▶ [Work required]
Every line below should be repeated exactly.

[Stored records]
## begin

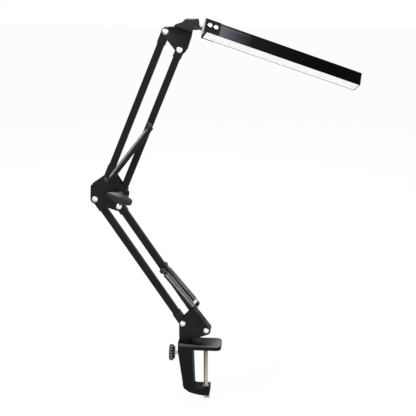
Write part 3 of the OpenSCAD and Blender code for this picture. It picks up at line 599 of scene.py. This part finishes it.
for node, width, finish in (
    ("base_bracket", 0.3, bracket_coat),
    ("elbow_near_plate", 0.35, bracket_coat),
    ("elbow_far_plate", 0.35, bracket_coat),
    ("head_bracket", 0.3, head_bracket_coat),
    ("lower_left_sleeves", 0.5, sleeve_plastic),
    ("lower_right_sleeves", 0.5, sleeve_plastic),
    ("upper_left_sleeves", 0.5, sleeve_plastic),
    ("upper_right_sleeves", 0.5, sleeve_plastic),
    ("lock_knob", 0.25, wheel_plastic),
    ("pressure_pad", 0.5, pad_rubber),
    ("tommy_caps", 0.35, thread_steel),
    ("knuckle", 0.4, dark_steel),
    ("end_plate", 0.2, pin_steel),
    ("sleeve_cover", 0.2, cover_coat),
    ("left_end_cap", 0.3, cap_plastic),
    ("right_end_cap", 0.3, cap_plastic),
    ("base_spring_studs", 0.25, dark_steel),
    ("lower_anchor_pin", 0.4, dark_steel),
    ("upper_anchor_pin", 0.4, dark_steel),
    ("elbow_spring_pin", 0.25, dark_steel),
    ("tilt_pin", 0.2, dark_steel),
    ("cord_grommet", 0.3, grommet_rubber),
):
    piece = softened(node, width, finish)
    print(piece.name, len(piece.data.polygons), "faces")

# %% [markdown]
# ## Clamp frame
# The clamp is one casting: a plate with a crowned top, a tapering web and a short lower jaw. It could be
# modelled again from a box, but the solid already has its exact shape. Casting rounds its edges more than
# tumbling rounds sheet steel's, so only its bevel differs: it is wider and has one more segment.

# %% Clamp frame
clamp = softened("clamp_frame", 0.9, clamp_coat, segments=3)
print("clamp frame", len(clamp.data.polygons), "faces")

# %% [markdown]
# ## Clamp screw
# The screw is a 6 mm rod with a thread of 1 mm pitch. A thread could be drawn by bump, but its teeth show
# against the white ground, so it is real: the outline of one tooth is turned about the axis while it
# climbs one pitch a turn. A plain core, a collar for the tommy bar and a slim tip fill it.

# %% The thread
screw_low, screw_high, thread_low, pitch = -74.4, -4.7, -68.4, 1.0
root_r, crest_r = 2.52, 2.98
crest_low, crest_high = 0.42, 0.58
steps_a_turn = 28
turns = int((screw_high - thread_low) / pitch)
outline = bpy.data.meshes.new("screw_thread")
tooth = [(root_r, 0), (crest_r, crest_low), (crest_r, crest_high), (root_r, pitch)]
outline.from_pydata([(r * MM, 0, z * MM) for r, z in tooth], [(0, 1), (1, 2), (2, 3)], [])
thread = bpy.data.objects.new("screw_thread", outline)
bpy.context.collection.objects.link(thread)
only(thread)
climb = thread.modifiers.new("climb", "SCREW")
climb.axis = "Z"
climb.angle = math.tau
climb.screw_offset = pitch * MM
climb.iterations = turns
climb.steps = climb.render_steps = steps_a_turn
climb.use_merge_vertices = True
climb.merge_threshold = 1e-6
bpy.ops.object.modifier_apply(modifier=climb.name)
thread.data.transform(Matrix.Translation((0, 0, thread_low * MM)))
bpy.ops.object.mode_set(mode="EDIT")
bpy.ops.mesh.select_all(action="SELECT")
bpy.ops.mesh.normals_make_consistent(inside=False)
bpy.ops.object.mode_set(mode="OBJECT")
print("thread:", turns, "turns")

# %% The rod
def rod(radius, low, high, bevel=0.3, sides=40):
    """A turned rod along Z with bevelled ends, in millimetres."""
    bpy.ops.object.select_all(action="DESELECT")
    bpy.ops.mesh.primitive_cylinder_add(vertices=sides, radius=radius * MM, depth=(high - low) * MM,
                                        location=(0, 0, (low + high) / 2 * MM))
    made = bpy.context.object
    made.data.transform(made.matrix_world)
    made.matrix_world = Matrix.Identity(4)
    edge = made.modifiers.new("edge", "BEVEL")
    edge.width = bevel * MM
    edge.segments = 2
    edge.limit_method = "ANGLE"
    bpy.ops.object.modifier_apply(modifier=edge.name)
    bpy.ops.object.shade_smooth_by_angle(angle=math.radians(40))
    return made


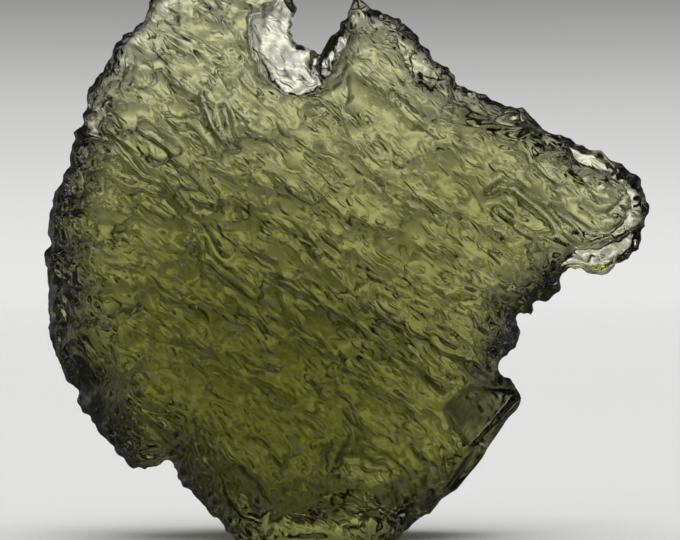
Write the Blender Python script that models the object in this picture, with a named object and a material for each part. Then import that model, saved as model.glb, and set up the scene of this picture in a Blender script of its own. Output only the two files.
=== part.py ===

## end

▶ [Finished answer]
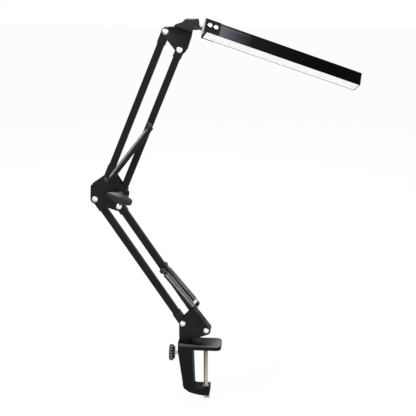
Write part 3 of the OpenSCAD and Blender code for this picture. It picks up at line 599 of scene.py. This part finishes it.
for node, width, finish in (
    ("base_bracket", 0.3, bracket_coat),
    ("elbow_near_plate", 0.35, bracket_coat),
    ("elbow_far_plate", 0.35, bracket_coat),
    ("head_bracket", 0.3, head_bracket_coat),
    ("lower_left_sleeves", 0.5, sleeve_plastic),
    ("lower_right_sleeves", 0.5, sleeve_plastic),
    ("upper_left_sleeves", 0.5, sleeve_plastic),
    ("upper_right_sleeves", 0.5, sleeve_plastic),
    ("lock_knob", 0.25, wheel_plastic),
    ("pressure_pad", 0.5, pad_rubber),
    ("tommy_caps", 0.35, thread_steel),
    ("knuckle", 0.4, dark_steel),
    ("end_plate", 0.2, pin_steel),
    ("sleeve_cover", 0.2, cover_coat),
    ("left_end_cap", 0.3, cap_plastic),
    ("right_end_cap", 0.3, cap_plastic),
    ("base_spring_studs", 0.25, dark_steel),
    ("lower_anchor_pin", 0.4, dark_steel),
    ("upper_anchor_pin", 0.4, dark_steel),
    ("elbow_spring_pin", 0.25, dark_steel),
    ("tilt_pin", 0.2, dark_steel),
    ("cord_grommet", 0.3, grommet_rubber),
):
    piece = softened(node, width, finish)
    print(piece.name, len(piece.data.polygons), "faces")

# %% [markdown]
# ## Clamp frame
# The clamp is one casting: a plate with a crowned top, a tapering web and a short lower jaw. It could be
# modelled again from a box, but the solid already has its exact shape. Casting rounds its edges more than
# tumbling rounds sheet steel's, so only its bevel differs: it is wider and has one more segment.

# %% Clamp frame
clamp = softened("clamp_frame", 0.9, clamp_coat, segments=3)
print("clamp frame", len(clamp.data.polygons), "faces")

# %% [markdown]
# ## Clamp screw
# The screw is a 6 mm rod with a thread of 1 mm pitch. A thread could be drawn by bump, but its teeth show
# against the white ground, so it is real: the outline of one tooth is turned about the axis while it
# climbs one pitch a turn. A plain core, a collar for the tommy bar and a slim tip fill it.

# %% The thread
screw_low, screw_high, thread_low, pitch = -74.4, -4.7, -68.4, 1.0
root_r, crest_r = 2.52, 2.98
crest_low, crest_high = 0.42, 0.58
steps_a_turn = 28
turns = int((screw_high - thread_low) / pitch)
outline = bpy.data.meshes.new("screw_thread")
tooth = [(root_r, 0), (crest_r, crest_low), (crest_r, crest_high), (root_r, pitch)]
outline.from_pydata([(r * MM, 0, z * MM) for r, z in tooth], [(0, 1), (1, 2), (2, 3)], [])
thread = bpy.data.objects.new("screw_thread", outline)
bpy.context.collection.objects.link(thread)
only(thread)
climb = thread.modifiers.new("climb", "SCREW")
climb.axis = "Z"
climb.angle = math.tau
climb.screw_offset = pitch * MM
climb.iterations = turns
climb.steps = climb.render_steps = steps_a_turn
climb.use_merge_vertices = True
climb.merge_threshold = 1e-6
bpy.ops.object.modifier_apply(modifier=climb.name)
thread.data.transform(Matrix.Translation((0, 0, thread_low * MM)))
bpy.ops.object.mode_set(mode="EDIT")
bpy.ops.mesh.select_all(action="SELECT")
bpy.ops.mesh.normals_make_consistent(inside=False)
bpy.ops.object.mode_set(mode="OBJECT")
print("thread:", turns, "turns")

# %% The rod
def rod(radius, low, high, bevel=0.3, sides=40):
    """A turned rod along Z with bevelled ends, in millimetres."""
    bpy.ops.object.select_all(action="DESELECT")
    bpy.ops.mesh.primitive_cylinder_add(vertices=sides, radius=radius * MM, depth=(high - low) * MM,
                                        location=(0, 0, (low + high) / 2 * MM))
    made = bpy.context.object
    made.data.transform(made.matrix_world)
    made.matrix_world = Matrix.Identity(4)
    edge = made.modifiers.new("edge", "BEVEL")
    edge.width = bevel * MM
    edge.segments = 2
    edge.limit_method = "ANGLE"
    bpy.ops.object.modifier_apply(modifier=edge.name)
    bpy.ops.object.shade_smooth_by_angle(angle=math.radians(40))
    return made


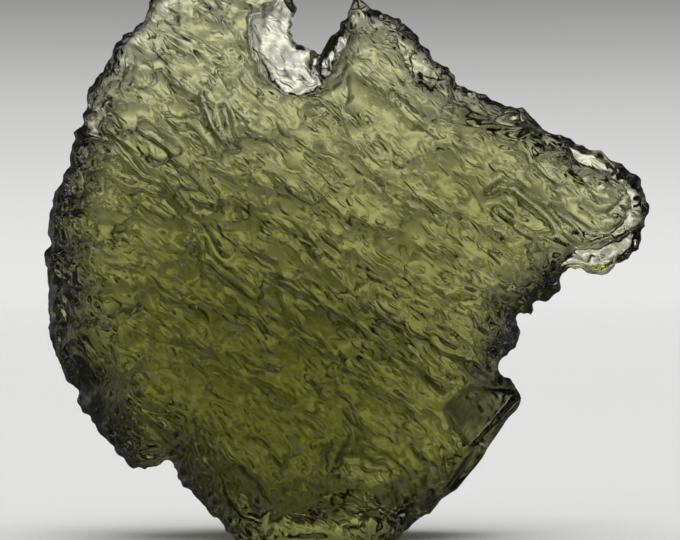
Write the Blender Python script that models the object in this picture, with a named object and a material for each part. Then import that model, saved as model.glb, and set up the scene of this picture in a Blender script of its own. Output only the two files.
=== part.py ===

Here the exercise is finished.